» **INFORMATION SUPPLIED**:
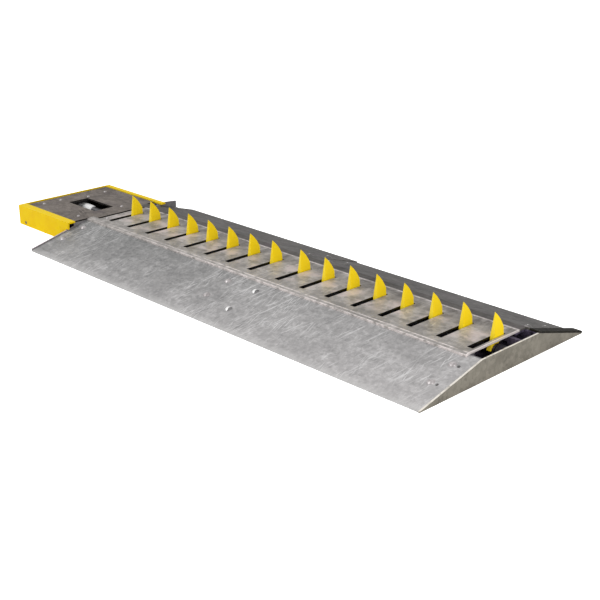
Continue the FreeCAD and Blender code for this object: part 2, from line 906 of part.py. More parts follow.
def spike(middle):
    """Pointed plate that stands on its hub."""
    blade = spike_outline().extrude(Vector(spike_thickness, 0.0, 0.0))
    blade.translate(Vector(middle - spike_thickness / 2.0, 0.0, 0.0))
    x = (middle - spike_thickness, middle + spike_thickness)
    return blade.common(spike_taper(middle)).cut(round_bar(hub_radius + weld_clearance, x))


def spike_hub(middle):
    """Ring on the shaft under a spike, with a set screw and holes for a spring end beside it."""
    x = (middle - hub_length / 2.0, middle + hub_length / 2.0)
    hub = round_bar(hub_radius, x).cut(round_bar(bore_radius, x))
    out = Vector(0.0, 1.0, 0.0)
    hub = hub.cut(pin(small_bolt_radius + thread_clearance, screw_place(middle), out, hub_radius))
    for bearing_face, hub_face, way in spring_places():
        if abs(hub_face - middle) < hub_length:
            hub = hub.cut(tang_hole(hub_face, way))
    return hub


def spike_hubs():
    middles = spike_middles(0) + spike_middles(1)
    return Part.Compound([spike_hub(middle) for middle in middles])


def screw_place(middle):
    """Where a hub's set screw bears on the shaft."""
    return Vector(middle + hub_length / 4.0, shaft_y + bore_radius, shaft_z)


def spike_screws():
    screws = []
    out = Vector(0.0, 1.0, 0.0)
    for section in (0, 1):
        for middle in spike_middles(section):
            screw = pin(small_bolt_radius, screw_place(middle), out, hub_radius - bore_radius - 1.0)
            screws.append(screw)
    return Part.Compound(screws)


def stop_bar(section):
    """Bar behind the spikes on posts beside the bearings."""
    x = (section_start[section] + 1.0, section_right[section] - 1.0)
    y = (stop_bar_front_y, stop_bar_front_y + stop_bar_depth)
    z = (stop_bar_middle - stop_bar_height / 2.0, stop_bar_middle + stop_bar_height / 2.0)
    shapes = [block(x, y, z)]
    for middle in bearing_middles(section):
        shapes.append(block((middle - 10.0, middle + 10.0), y, (base_thickness, z[1])))
    return fused(shapes)


def stop_pads():
    z = (stop_bar_middle - stop_pad_height / 2.0, stop_bar_middle + stop_pad_height / 2.0)
    half = stop_pad_width / 2.0
    pads = []
    for section in (0, 1):
        for middle in spike_middles(section):
            pads.append(block((middle - half, middle + half), (stop_face_y, stop_bar_front_y), z))
    return Part.Compound(pads)


def box_flanged_plate(outer_y, way, width, reach):
    """Yellow side plate: upright web with a flange along its top that reaches over the strip.

    way is the inward sense along Y.
    """
    inner_y = outer_y + way * box_plate
    flange_y = outer_y + way * width
    web_y = sorted((outer_y, inner_y))
    flange = sorted((outer_y, flange_y))
    web = block((x_box_left, x_strip_left - end_plate_thickness), web_y, (0.0, box_height))
    top = block((x_box_left, x_strip_left + reach), flange, (box_height - box_plate, box_height))
    return fused([web, top])


def side_bolt_place():
    """Middle of the bolt low in the yellow front plate, on its outer face."""
    return Vector(x_box_left + side_bolt_offset, box_front_y, floor_flange_height / 2.0)


def box_front_plate():
    """Front plate, with a tail of the web over the end of the front ramp."""
    inward = Vector(0.0, 1.0, 0.0)
    inner_y = box_front_y + box_plate
    tail_foot = front_surface(inner_y - y_front)[1] + front_tail_lift
    tail_x = (x_strip_left - end_plate_thickness, x_strip_left + flange_reaches[0])
    tail = block(tail_x, (box_front_y, inner_y), (tail_foot, box_height))
    plate = box_flanged_plate(box_front_y, 1.0, box_flanges[0], flange_reaches[0])
    shape = fused([plate, tail])
    recess = side_bolt_sunk + side_head_height
    shape = shape.cut(pin(side_head_radius + hole_clearance, side_bolt_place(), inward, recess))
    return shape.cut(pin(side_bolt_radius + hole_clearance, side_bolt_place(), inward, box_plate + 1.0))


def box_side_bolt():
    """Socket screw with its head sunk in the front plate, into the floor's flange."""
    inward = Vector(0.0, 1.0, 0.0)
    seat = side_bolt_place() + inward * side_bolt_sunk
    head = pin(side_head_radius, seat, inward, side_head_height)
    socket = hexagon(side_head_radius / 2.0, side_head_height * 0.75, seat, inward)
    shank = pin(side_bolt_radius, seat + inward * side_head_height, inward, 2.0 * box_plate - 2.0)
    return fused([head.cut(socket), shank])


def box_left_plate():
    y = (box_front_y + box_plate, box_back_y - box_plate)
    plate = block((x_box_left, x_box_left + box_plate), y, (0.0, box_height))
    for outer_y, inward in ((box_front_y, box_flanges[0]), (box_back_y, -box_flanges[1])):
        ends = sorted((outer_y, outer_y + inward))
        x = (x_box_left - 1.0, x_box_left + box_plate + 1.0)
        plate = plate.cut(block(x, ends, (box_height - box_plate, box_height + 1.0)))
    return plate


def box_floor():
    """Floor plate turned up along the front and back plates."""
    x = (x_box_left + box_plate, x_strip_left - end_plate_thickness)
    front, back = box_front_y + box_plate, box_back_y - box_plate
    shapes = [
        block(x, (front, back), (0.0, base_thickness)),
        block(x, (front, front + box_plate), (0.0, floor_flange_height)),
        block(x, (back - box_plate, back), (0.0, floor_flange_height)),
    ]
    floor = fused(shapes)
    for middle in box_bearing_middles():
        floor = bearing_bolt_holes(floor, middle)
    hole = side_bolt_radius + hole_clearance
    return floor.cut(pin(hole, side_bolt_place(), Vector(0.0, 1.0, 0.0), 3.0 * box_plate))


def cover_support(middle, width):
    """Angle across the box under the cover, with a tab against each yellow plate."""
    front, back = box_front_y + box_plate, box_back_y - box_plate
    x = (middle - width / 2.0, middle + width / 2.0)
    web_x = (x[1] - box_plate, x[1])
    tab_z = (frame_height - support_tab, frame_height)
    shapes = [
        block(x, (front, back), (frame_height - box_plate, frame_height)),
        block(web_x, (front, back), (frame_height - support_web, frame_height)),
        block(x, (front, front + box_plate), tab_z),
        block(x, (back - box_plate, back), tab_z),
    ]
    return fused(shapes)


def cover_bolt_places():
    top = frame_height + cover_thickness
    return [Vector(x_box_left + x, box_front_y + y, top) for x, y in cover_bolt_offsets]


def cover_supports():
    supports = []
    for offset, width in zip(support_middles, support_widths):
        support = cover_support(x_box_left + offset, width)
        hole = cover_bolt_radius + hole_clearance
        depth = cover_thickness + box_plate + 1.0
        supports.append(drilled(support, cover_bolt_places(), Vector(0.0, 0.0, 1.0), hole, depth))
    return Part.Compound(supports)


def box_cover():
    """Plate between the yellow flanges, with a tongue over the strip's left end."""
    front = box_front_y + box_flanges[0] + cover_front_gap
    back = box_back_y - box_flanges[1] - cover_back_gap
    z = (frame_height, frame_height + cover_thickness)
    left = x_box_left + box_plate + cover_left_gap
    main = block((left, x_strip_left), (front, back), z)
    tongue = block(
        (x_strip_left, x_strip_left + tongue_reach),
        (y_deck_front + front_margin + seam_gap, y_deck_edge - seam_gap),
        z,
    )
    start = x_box_left + opening_left_offset
    opening = block(
        (start, start + opening_length),
        (opening_front_y, opening_front_y + opening_depth),
        (z[0] - 1.0, z[1] + 1.0),
    )
    upright = [edge for edge in opening.Edges if abs(edge.tangentAt(edge.FirstParameter).z) > 0.9]
    cover = fused([main, tongue]).cut(opening.makeFillet(3.0, upright))
    hole = cover_bolt_radius + hole_clearance
    return drilled(cover, cover_bolt_places(), Vector(0.0, 0.0, 1.0), hole, cover_thickness + 1.0)


def cover_bolts():
    bolts = []
    up = Vector(0.0, 0.0, 1.0)
    for place in cover_bolt_places():
        head = domed_head(cover_head_radius, cover_head_height, place, up)
        shank = pin(cover_bolt_radius, place + up * 0.5, up * -1.0, cover_thickness + box_plate + 2.0)
        bolts.append(fused([head, shank]))
    return Part.Compound(bolts)


def nodes():
    """Every piece by node name."""
    parts = {
        "right_end_plate": end_plate(),
        "left_end_plate": left_end_plate(),
        "back_infill_plate": back_infill(),
        "front_ramp_ribs": front_ribs(),
        "back_ramp_ribs": back_ribs(),
        "front_ramp_bolts": ramp_bolts(front_bolt_places, lambda section: front_normal()),
        "back_ramp_bolts": ramp_bolts(back_bolt_places, back_normal),
        "bearing_blocks": bearing_blocks(),
        "bearing_bushes": bearing_bushes(),
        "bearing_bolts": bearing_bolts(),
        "stop_pads": stop_pads(),
        "shaft_coupling": shaft_coupling(),
        "coupling_bolts": coupling_bolts(),
        "shaft_collars": shaft_collars(),
        "drive_hub": drive_hub(),
        "spike_hubs": spike_hubs(),
        "spike_set_screws": spike_screws(),
        "box_front_plate": box_front_plate(),
        "box_back_plate": box_flanged_plate(box_back_y, -1.0, box_flanges[1], flange_reaches[1]),
        "box_left_plate": box_left_plate(),
        "box_floor": box_floor(),
        "box_cover": box_cover(),
        "box_cover_supports": cover_supports(),
        "box_cover_bolts": cover_bolts(),
        "box_side_bolt": box_side_bolt(),
        "deck_screw": deck_screw(),
    }
    for section in (0, 1):
        suffix = "_%d" % (section + 1)
        parts["base_plate" + suffix] = base_plate(section)
        parts["deck_plate" + suffix] = deck_plate(section)
        parts["front_ramp" + suffix] = front_ramp(section)
        parts["back_ramp" + suffix] = back_ramp(section)
        parts["front_rail" + suffix] = front_rail(section)
        parts["back_rail" + suffix] = back_rail(section)
        parts["stop_bar" + suffix] = stop_bar(section)
        parts["return_springs" + suffix] = return_springs(section)
        parts["spike_shaft" + suffix] = spike_shaft(section)
        for number, middle in enumerate(spike_middles(section)):
            parts["spike_%02d" % (section * spikes_per_section + number + 1)] = spike(middle)
    return parts


os.makedirs("parts", exist_ok=True)
for name, shape in nodes().items():
    shape.exportStep("parts/%s.step" % name)
    state = "valid" if shape.isValid() else "NOT VALID"
    print("%-20s solids %2d  volume %12.1f  %s" % (name, len(shape.Solids), shape.Volume, state))
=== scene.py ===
import json
import math

import bpy
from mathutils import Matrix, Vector

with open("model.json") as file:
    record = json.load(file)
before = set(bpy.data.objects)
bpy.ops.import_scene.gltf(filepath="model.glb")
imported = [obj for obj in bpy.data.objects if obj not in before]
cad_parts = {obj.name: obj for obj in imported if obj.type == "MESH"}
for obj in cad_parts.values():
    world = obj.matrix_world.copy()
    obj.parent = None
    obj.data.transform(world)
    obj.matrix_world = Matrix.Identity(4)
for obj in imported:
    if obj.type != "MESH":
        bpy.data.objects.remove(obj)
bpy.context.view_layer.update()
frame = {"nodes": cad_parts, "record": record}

# Camera fitted to the photograph: metres, degrees and millimetres
camera_place = (2.6983, -2.3976, 1.2939)
camera_pitch = 69.043
camera_turn = 45.479
camera_lens = 67.29
camera_sensor = 36.0

# Area lights: name, place, target, size in metres and power in watts
area_lights = (
    ("key_light", (-1.5, -3.5, 3.2), (0.0, -0.1, 0.0), 3.0, 110.0),
    ("fill_light", (3.6, -0.8, 1.6), (0.3, 0.0, 0.0), 2.5, 54.0),
)
world_strength = 0.55
floor_size = 60.0
floor_grey = (0.86, 0.86, 0.86)
floor_roughness = 0.9

# Places in the row frame, in metres
deck_bend = -0.118
deck_lip_edge = -0.1285
deck_back_edge = 0.111
deck_right_edge = 1.0305
# band of painted reflection on the deck between the slots
deck_reflection_band = (-0.01, 0.075)
deck_front_band = (-0.088, 0.034)
# band of painted shade on the deck behind the spikes
deck_shade_band = (0.03, 0.085)
# span along X over which the painted highlight on the bend and lip grows
highlight_bend_span = (-0.95, 0.0)
back_flange_edge = 0.116
strip_left = -0.748
strip_right = 1.080
ramp_toe_line = -0.36
ramp_toe_heights = (0.004, 0.010)
# X of the front bolt pair that carries a painted highlight
highlight_bolt_line = 0.237
back_ramp_span = (0.15, 0.16)
box_inside = ((-1.0755, -0.7545), (-0.2165, 0.2005), (0.0, 0.0705))
slot_field = ((-0.70, 1.031), (-0.116, 0.08), (0.06, 0.0738))
# places of the painted shade on the spike roots
root_foot_height = 0.038
root_slope = 2.07
root_top_heights = (0.064, 0.068)

# Colours of single marks, in linear light
# painted reflection: pale pink where the deck reflects the sky and the yellow spikes
painted_reflection_pink = (0.72, 0.62, 0.60)
worn_dull = (0.22, 0.21, 0.20)
# painted shade on the deck behind the spikes
back_shade = (0.12, 0.105, 0.095)
deck_scratch = (0.80, 0.77, 0.74)
# painted highlight on the deck's bend, lip, back and cut edges
edge_highlight = (0.94, 0.86, 0.84)
# painted shade on the walls inside the slots
slot_shade = (0.010, 0.009, 0.009)
ramp_scratch = (0.78, 0.77, 0.77)
gouge_dark = (0.10, 0.10, 0.10)
toe_worn = (0.62, 0.61, 0.60)
# painted highlight on the front bolt pair
head_highlight = (0.95, 0.94, 0.93)
head_shade = (0.05, 0.045, 0.05)
head_side = (0.10, 0.095, 0.10)
back_head = (0.12, 0.115, 0.11)
# painted highlight on the crowns of the back bolts
back_head_highlight = (0.95, 0.93, 0.92)
purple_stain = (0.10, 0.075, 0.085)
# painted highlight along the back flange edge
flange_edge_highlight = (0.60, 0.56, 0.55)
# painted shade on the cover's cut faces in its edge gaps
cover_gap_shade = (0.010, 0.008, 0.008)
chipped = (0.26, 0.22, 0.14)
# painted shade inside the yellow box
box_inside_shade = (0.012, 0.010, 0.008)
# painted shade on the back of the spike roots below the deck
root_shade = (0.016, 0.014, 0.018)


def new_material(name):
    """Empty node material with a Principled shader."""
    material = bpy.data.materials.new(name)
    material.use_nodes = True
    nodes = material.node_tree.nodes
    nodes.clear()
    output = nodes.new("ShaderNodeOutputMaterial")
    shader = nodes.new("ShaderNodeBsdfPrincipled")
    material.node_tree.links.new(shader.outputs["BSDF"], output.inputs["Surface"])
    return material, shader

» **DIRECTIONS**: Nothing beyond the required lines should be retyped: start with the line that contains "obj.matrix_world = Matrix.Identity(4)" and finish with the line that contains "camera_sensor = 36.0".

» **EXPECTED ANSWER**:
    obj.matrix_world = Matrix.Identity(4)
for obj in imported:
    if obj.type != "MESH":
        bpy.data.objects.remove(obj)
bpy.context.view_layer.update()
frame = {"nodes": cad_parts, "record": record}

# Camera fitted to the photograph: metres, degrees and millimetres
camera_place = (2.6983, -2.3976, 1.2939)
camera_pitch = 69.043
camera_turn = 45.479
camera_lens = 67.29
camera_sensor = 36.0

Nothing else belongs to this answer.